Our Head Haunters found several instances of and references to the creation of LED candles in the internet. They said the even saw several creations as designed by other haunters, but none seemed to fit the needs of Where History Meets Haunting, until now. Our Haunters crafted candles that fit our situation perfectly. As you undoubtedly know by now, especially if you read our page on What Works and What Doesn’t, electrical outlets are at a premium and batteries are a must. We also have something else to consider, being that our event is entitled Where History Meets Haunting, we have HISTORY to consider. Batteries are perfect for LED candles. After all, the last time we checked, candles didn’t burn electricity, of course they didn’t use batteries either, but we couldn’t be to picky. Remember, you can make these in any size you wish, you’ll just have to wire them differently. Our Haunters said they got lucky with these as they size allowed them to use commercially produced LED votive lights. If you are looking for something considerably smaller check the tutorial LED Candles 2.
- 3/4 PVC
- Hot glue gun and glue
- Off white spray paint
- LED votive candles
- Nonstick baking sheet and/or nonstick bread pan
Using lengths of 3/4 PVC pipe, cut the pipe to the desired length. We found that cutting the pipe to varied lengths both maximized the number of candles you can make and provides for a more realistic appearance, especially when clustered.
Once you have cut the pipe to the lengths you desire glue the individual pipe lengths together. We suggest running a bead on hot glue down the side of the pipe with the manufacturing stamps on it, being careful not to burn yourself. The stamps are easily removed and we suggest doing so before any further work is completed. You can leave them if you want, just note that the paint will cause the ink to run a bit and you will need more than one coat to cover the discolorations.
Now that you have your sets of candles glued together you can begin your decorating process. Using the hot glue again run a bead of glue around the top rim of the candle. You can then either drip the glue down the sides using the glue gun or you can allow the glue melt well and it will naturally run down the sides of the pipe. Repeat this process for each candle. Drip the glue more than once, allowing the previous layer to dry to some extent before adding the next.
We also suggest using a nonstick baking sheet and that you bring more than one of the drip marks (melted wax) down the entirety of the candle side and allow it to pool around the base of the individual candles. Don’t be afraid to let the glue (wax) puddle extensively. The glue won’t stick to the baking sheet and will release easily when it’s dry. If you choose to add drip marks that cascade down the side as though the wax were dripping off a ledge, then use the side of the bread pan. If you add a cut piece of wire in the drippings you will be able to bend it and conform the glue to a curved surface later.

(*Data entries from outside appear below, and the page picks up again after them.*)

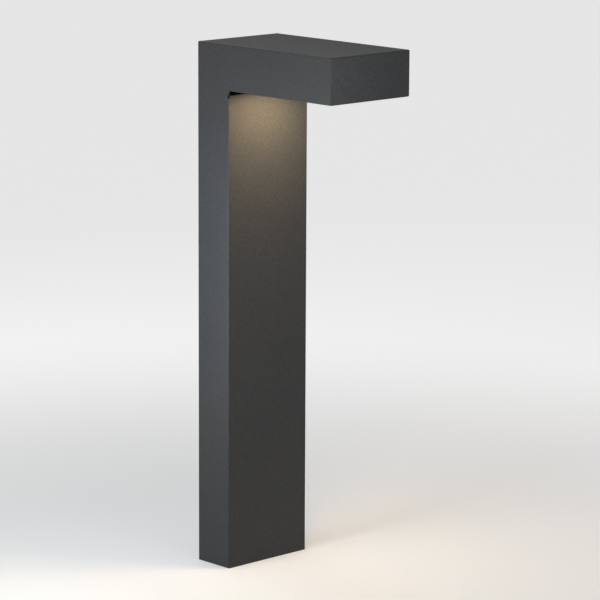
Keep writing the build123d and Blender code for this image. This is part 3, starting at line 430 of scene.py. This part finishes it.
screw_radius = 0.002
head_radius = 0.004
head_land = 0.00025
screw_length = 0.009
socket_half = 0.00125
socket_depth = 0.0013
socket_chamfer = 0.0002
tip_chamfer = 0.0005
rim_round = 0.0001
drill_point = 0.0004
countersunk = turned(
    "countersunk_screw",
    [
        (screw_radius - tip_chamfer, -screw_length, 0),
        (screw_radius, -screw_length + tip_chamfer, 0),
        (screw_radius, screw_radius - head_radius - head_land, 0),
        (head_radius, -head_land, 0),
        (head_radius - rim_round, 0.0, 0),
        (socket_half + 4 * socket_chamfer, 0.0, 0),
        (socket_half + socket_chamfer, 0.0, 6),
        (socket_half, -socket_chamfer, 6),
        (socket_half, -socket_depth, 6),
    ],
    (-screw_length, -socket_depth - drill_point),
)
black_steel = dull_steel("blackened_steel", (0.045, 0.046, 0.048), 0.42, 0.5, 900.0)


def spread(low, high, radius, axis):
    """The two places of a pair of like screws along one axis of their node's box."""
    return (low[axis] + radius, high[axis] - radius)


low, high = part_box("shell_screws")
shell_screws = set_out(
    "shell_screw_set",
    countersunk,
    [
        (x, high.y, z)
        for x in spread(low, high, head_radius, 0)
        for z in spread(low, high, head_radius, 2)
    ],
    (-math.pi / 2, 0.0, 0.0),
    math.pi,
    4,
    black_steel,
)
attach(shell_screws, "light")
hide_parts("shell_screws")

low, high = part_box("soffit_screws")
soffit_screws = set_out(
    "soffit_screw_set",
    countersunk,
    [
        (x, y, low.z)
        for x in spread(low, high, head_radius, 0)
        for y in spread(low, high, head_radius, 1)
    ],
    (math.pi, 0.0, 0.0),
    math.pi,
    7,
    black_steel,
)
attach(soffit_screws, "light")
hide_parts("soffit_screws")
bpy.data.objects.remove(countersunk)


# ---------------------------------------------------------------------------------------------
# Zinc-plated steel: the base plate, the brackets, the gear tray and its shelf, and the studs,
# rivets and screws that hold them. The passivated zinc is grey-white with a slow bluish drift.
zinc = dull_steel("zinc_plate", (0.60, 0.61, 0.63), 0.42, 0.9, 500.0)
paint(
    zinc,
    "base_plate",
    "shell_bracket",
    "gear_tray",
    "tray_screws",
    "gland_shelf",
    "shelf_rivets",
    "terminal_screws",
    "driver_screws",
    "earth_nut",
    "earth_stud",
    "standoffs",
    "heat_sink_screws",
    "frame_studs",
)


# ---------------------------------------------------------------------------------------------
# Nuts: M4 nuts behind the shell bracket and M3 nuts on the lens frame's studs, plain zinc-plated
# hexagons with their corners turned off at both faces and a small lead-in at the thread.
def hex_nut(name, bore, flats, thickness):
    half = flats / 2
    corner_cut = 0.16 * half
    lead_in = 0.0002
    return turned(
        name,
        [
            (bore, lead_in, 0),
            (bore, thickness - lead_in, 0),
            (bore + lead_in, thickness, 0),
            (half - lead_in / 2, thickness, 0),
            (half, thickness - corner_cut, 6),
            (half, corner_cut, 6),
            (half - lead_in / 2, 0.0, 0),
            (bore + lead_in, 0.0, 0),
        ][::-1],
        None,
    )


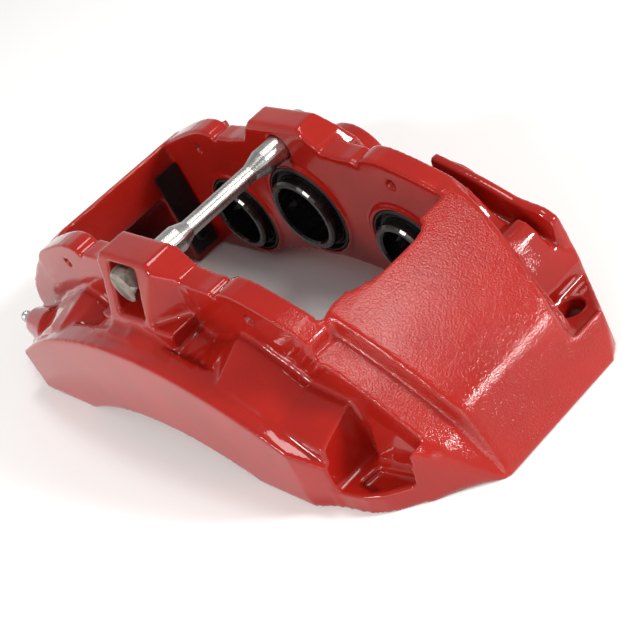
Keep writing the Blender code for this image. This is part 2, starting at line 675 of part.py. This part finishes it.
def abutment_screw(name, side, sign, mat):
    """The low-headed screw that holds an abutment plate."""
    y = sign * (SLOT_HALF + WALL) / 2
    face = WINDOW_HALF - GAP - PLATE_THICK - GAP
    profile = [(0, -1.4), (2.6, -1.4), (3.4, -0.8), (3.4, 0), (2.0, 0), (2.0, 9.0), (0, 9.0)]
    screw = turned(name, profile, (side * face, y, SCREW_Z), (side, 0, 0), mat, 20)
    boolean(screw, hexagon("screw_socket", 2.5, (side * (face - 3.0), y, SCREW_Z),
                           (side * (face - 0.4), y, SCREW_Z)))
    return screw


def abutment_hole(side, sign):
    """The tapped hole behind an abutment plate."""
    y = sign * (SLOT_HALF + WALL) / 2
    return cone("abutment_hole", 2.3, 2.3, (side * (WINDOW_HALF - 3.0), y, SCREW_Z),
                (side * (WINDOW_HALF + 10.0), y, SCREW_Z), segments=20)


def main():
    """Build every piece."""
    paint = material("red_paint", (0.52, 0.012, 0.014), 0.25, 0.0)
    anodised = material("black_anodised", (0.02, 0.02, 0.02), 0.3, 0.6)
    rubber = material("black_rubber", (0.015, 0.015, 0.015), 0.55, 0.0)
    steel = material("bright_steel", (0.62, 0.61, 0.59), 0.28, 1.0)
    zinc = material("zinc_plated", (0.5, 0.5, 0.46), 0.45, 1.0)
    coated = material("black_coated_steel", (0.012, 0.012, 0.012), 0.5, 0.3)

    caliper_body(paint)
    for half, sign in SIDES.items():
        for place, (x, radius) in PISTONS.items():
            piston(f"piston_{half}_{place}", x, radius, sign, anodised)
            seal(f"piston_seal_{half}_{place}", x, radius, sign, rubber)
            boot(f"dust_boot_{half}_{place}", x, radius, sign, rubber)
        for end, side in (("left", -1), ("right", 1)):
            abutment_plate(f"abutment_plate_{half}_{end}", side, sign, coated)
            abutment_screw(f"abutment_screw_{half}_{end}", side, sign, zinc)
        bleed_screw(f"bleed_screw_{half}", sign, zinc)
    bridge_bolt(steel)
    bridge_nut(zinc)
    for obj in PARTS.objects:
        obj.data.shade_smooth()
        obj.data.set_sharp_from_angle(angle=math.radians(35))


main()
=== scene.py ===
"""Looks of the six-piston brake caliper.

A cast, painted body stands in for the CAD body. Every other piece keeps its CAD shape and gets a
material. Everything is in metres, unless its comment says millimetres, in the frame's axes: X along the
caliper, Y along the disc's axis (outboard is -Y), Z away from the disc.
"""

import math

import bmesh
import bpy
from mathutils import Matrix, Vector


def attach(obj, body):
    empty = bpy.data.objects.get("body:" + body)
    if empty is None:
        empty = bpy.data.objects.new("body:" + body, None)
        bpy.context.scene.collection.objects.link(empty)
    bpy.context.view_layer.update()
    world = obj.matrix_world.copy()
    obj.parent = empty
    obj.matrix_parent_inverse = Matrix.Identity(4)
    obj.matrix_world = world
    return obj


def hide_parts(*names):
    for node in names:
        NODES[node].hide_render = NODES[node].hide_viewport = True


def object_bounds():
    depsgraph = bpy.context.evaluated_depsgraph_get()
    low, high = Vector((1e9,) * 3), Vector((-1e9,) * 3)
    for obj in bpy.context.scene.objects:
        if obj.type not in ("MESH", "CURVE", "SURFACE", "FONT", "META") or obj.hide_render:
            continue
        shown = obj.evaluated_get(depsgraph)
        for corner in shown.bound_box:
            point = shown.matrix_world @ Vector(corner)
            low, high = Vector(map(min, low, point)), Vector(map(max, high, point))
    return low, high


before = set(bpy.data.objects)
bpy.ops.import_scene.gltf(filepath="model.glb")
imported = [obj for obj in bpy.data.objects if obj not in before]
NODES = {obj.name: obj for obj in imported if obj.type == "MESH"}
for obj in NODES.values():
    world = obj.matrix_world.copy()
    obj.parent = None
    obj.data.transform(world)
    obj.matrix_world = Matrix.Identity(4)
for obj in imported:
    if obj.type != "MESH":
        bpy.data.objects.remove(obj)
CAD_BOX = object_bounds()
SCENE = bpy.context.scene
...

When you have added all the glue (wax) you desire and you are certain that your glue has cooled and dried, you can then paint your candles. We chose a Rust-Oleum product in a off white color. Candles in the 19th century were often spermaceti candles, made from the wax found in the head cavities of sperm whales. We chose a color that closely approximated the color of spermaceti candles.
Once your candles are painted and dry you can then slip your LED vitives inside the tube. We found that the votive lights are just a bit smaller for the 3/4 PVC pipe so sugges that you wrap just a few turns of tape around the body of the vitive to add bulk and friction to the votive so that it fits tightly into the PVC pipe. Be sure to keep the light slightly beneath the rim of the pipe. Candles burn irregularly and often sink in the middle. You want your to look as realistic as possible.